Bands for Dances. How about live music for your next event? Mike & Mary have worked with numerous musical groups at the local, regional and national level. These groups really know how to play, not only for dances but for any event (many of these groups have played for past Hepcats swing dance events in Lexington). These groups include Big Band Orchestras, Jump Blues Bands, Rockabilly Bands, etc. We would be happy to facilitate these groups performing at your event.
Let us dance for you. Got a party or an event coming up and want some Swing Dancers to liven, energize, and spice things up? We can help you out – liven up the party or event or just add some atmosphere to the joint!
Contact Mike Richardson at 859-420-2426, or firstname.lastname@example.org.
Can I/should I learn from videos, DVDs, You Tube…?
Learning to swing dance from watching You Tube clips, videos, DVDs, etc. can be problematic. Yes, You Tube is full of thousands of clips of Lindy Hop and Balboa, but do you really have the time to search and find them?!
It’s hard to learn (and pick up good habits) from watching a video, either instructional or vintage. There are many subtle points that do not come across in a video. Plus you don’t get feedback on your progress. (Note that teaching techniques in the Lindy Hop and Balboa swing dance community have definitely improved over time, and that older You Tube clips/DVD’s may have dated material.)
Keep in mind this important point. I would say that all the really great Lindy Hop and Balboa dancers one sees on You Tube/videos did not themselves learn “how” to dance from videos, but from good practice habits, taking group and private lessons from good instructors, etc.

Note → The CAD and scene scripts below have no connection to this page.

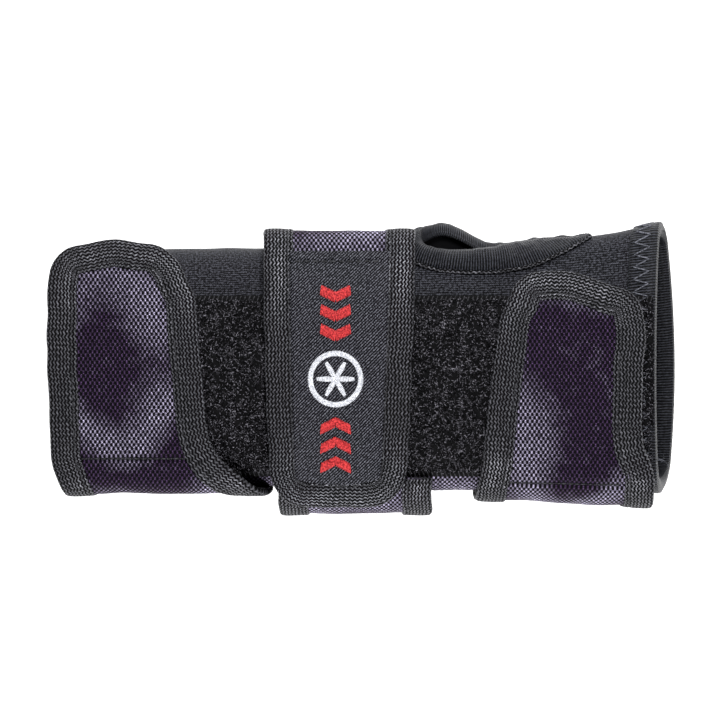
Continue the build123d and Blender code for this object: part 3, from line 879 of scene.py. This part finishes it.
def makeStrap(strap, seed):
    line = strap["line"]
    even, inward, total = outline(strap)
    hinge = line["hinge"]
    tip = max(runAt(line, y) for y in strap["tip"])
    middle = sum(through(strap["edges"], hinge)) / 2

    def lay(x, run, high):  # the flat pattern laid on the line, with the free end a little uneven
        free = ease(run, hinge + 10, tip)
        high += strap["lean"] * (x - middle) / 30 * ease(-run, -hinge - 8, -hinge) * ease(run, 20, 40)
        high += unevenness(x, run, seed) * (0.4 + 0.6 * free) + 0.5 * free**2
        spot = bend(line, x, max(run, 0), high)
        spot.z = max(spot.z, 0)  # the sole is pressed flat on the table
        return spot

    # woven web, from under the one tape to under the other
    bm = bmesh.new()
    tuck = 3.0

    tips = [runAt(line, y) - tuck for y in strap["tip"]]
    first, second = (corner - tuck for corner in strap["corners"])

    def web(u, v):
        left, right = through(strap["edges"], tip)
        across = u * (right - left - 2 * tuck)
        top = through([(0, tips[0]), (0.5, tips[1]), (1, tips[2])], u)[0]
        for corner, edge in ((first, across), (second, right - left - 2 * tuck - across)):
            if edge < corner:
                top -= corner - sqrt(corner**2 - (corner - edge) ** 2)
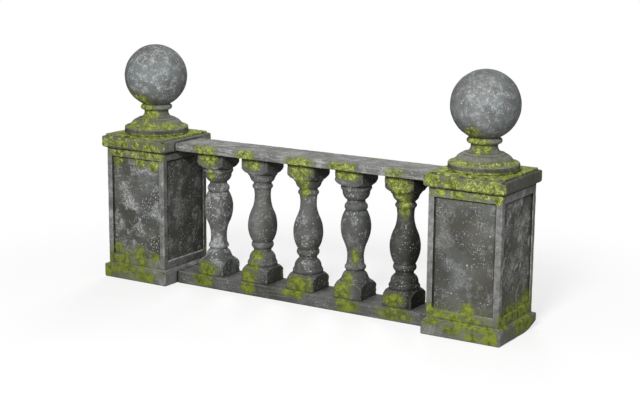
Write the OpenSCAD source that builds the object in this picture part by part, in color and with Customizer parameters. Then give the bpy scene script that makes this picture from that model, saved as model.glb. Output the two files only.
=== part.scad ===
// Garden balustrade section in moulded glass-fibre laminate with an aged-stone finish.
// Two hollow panelled piers with ball finials stand either side of five turned balusters
// between a base rail and a top rail. Millimetres, Z up, the front faces -Y. The origin is
// on the ground, midway between the piers and midway through their depth.

/* [Wall] */
// Distance between the piers' centre lines
pier_spacing = 1532; // [1500:1:2000]
// Height of the piers' flat cap tops above the ground
cap_top_z = 620; // [600:1:760]
// Thickness of the laminate in plinths, shaft panels and caps
laminate = 5; // [4:0.5:8]

/* [Shaft] */
// Width of the square pier shafts, front and side alike
shaft_w = 300; // [285:1:330]
// Width of the raised frame beside each recessed panel
stile_w = 25; // [18:1:40]
// Height of the raised frame over each recessed panel
frame_head = 36; // [24:1:60]
// Height of the raised frame under each recessed panel
frame_sill = 35; // [24:1:60]
// Depth of the recessed panels behind the frame
recess = 8; // [5:0.5:12]

/* [Plinth] */
// How far the plinths stand out from the shafts
plinth_out = 14; // [12:0.5:20]
// Height of the plinths' upright faces
plinth_face_h = 53; // [40:1:70]
// Radius of the rounded shoulder where the flare leaves the upright face
plinth_shoulder_r = 5; // [3:0.5:8]
// Radius of the rounded edge along the ground
plinth_toe_r = 6; // [3:0.5:8]
// How far the worn ground corner of the right pier reaches in along its diagonal
worn_reach = 100; // [40:1:120]
// How high that corner is worn away
worn_h = 30; // [15:1:40]

/* [Cap] */
// Height of the cap slabs
cap_h = 57; // [48:1:75]
// How far the caps overhang the shafts
cap_out = 16; // [14:0.5:24]
// How far in and how high the step is that ends the caps' flat tops
cap_step_in = 12; // [9:0.5:16]
cap_step_h = 8; // [5:0.5:12]
// Radius of the shoulder outside the step
cap_shoulder_r = 7; // [4:0.5:8]
// Radius of the caps' lower edge
cap_under_r = 11; // [4:0.5:13]

/* [Turning] */
// Step of the small quirks where one curve of a turned piece meets the next
quirk = 1; // [0.5:0.5:2]

/* [Finial] */
// Radius of the balls
ball_r = 131.5; // [110:0.5:150]
// Radius of the flat on which a ball stands
ball_seat_r = 35; // [25:1:42]
// Radius of the turned foot's upright edge
foot_r = 134.5; // [125:0.5:140]
// Height of that upright edge
foot_edge_h = 31; // [22:1:40]
// Radius of its rounded top and bottom arrises
foot_arris_r = 5; // [3:0.5:6]
// Radius and height of the cove at the foot of the cone
foot_cove_r = 106; // [100:1:112]
foot_cove_h = 12; // [8:1:20]
// Radius and height of the rounded cone over the cove
foot_cone_r = 80; // [75:1:90]
foot_cone_h = 18; // [12:1:30]
// Height of the fillet on top of the cone, and the step in behind it
foot_fillet_h = 4; // [2:0.5:8]
foot_step = 9; // [5:0.5:12]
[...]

Videos, primarily vintage video clips, are a good source of inspiration and for figuring out what you want to learn. But don’t neglect the following: take classes from the best Lindy Hop and Balboa instructors you can find; develop good practice habits; attend workshops; and get involved in a performance group.
How long does it take to become a “good” swing dancer?
There is no set answer – but the best piece of advice is to stick with it! Take as many of the Hepcats Lindy Hop and Balboa classes that you can to increase your technical abilities and skill sets. Attend Hepcats swing dance events and put into practice what you’ve learned. But don’t over think on the dance floor: have fun with the music and dancing!
Practice. Depending on the person, it could take anywhere from a few days to a few months to get comfortable with dancing. But one thing is for sure: dancing is a “use it” or “lose it” skill. We normally recommend that you try to practice 30-45 minutes a week to go over new material and/or material you may not be totally comfortable with.
Once you feel comfortable with the basics and you want to really expand your horizons, join a performance group. That is the best way to really take your swing dancing to the next level.
Swing dancing is a journey, not a destination – make it a great trip!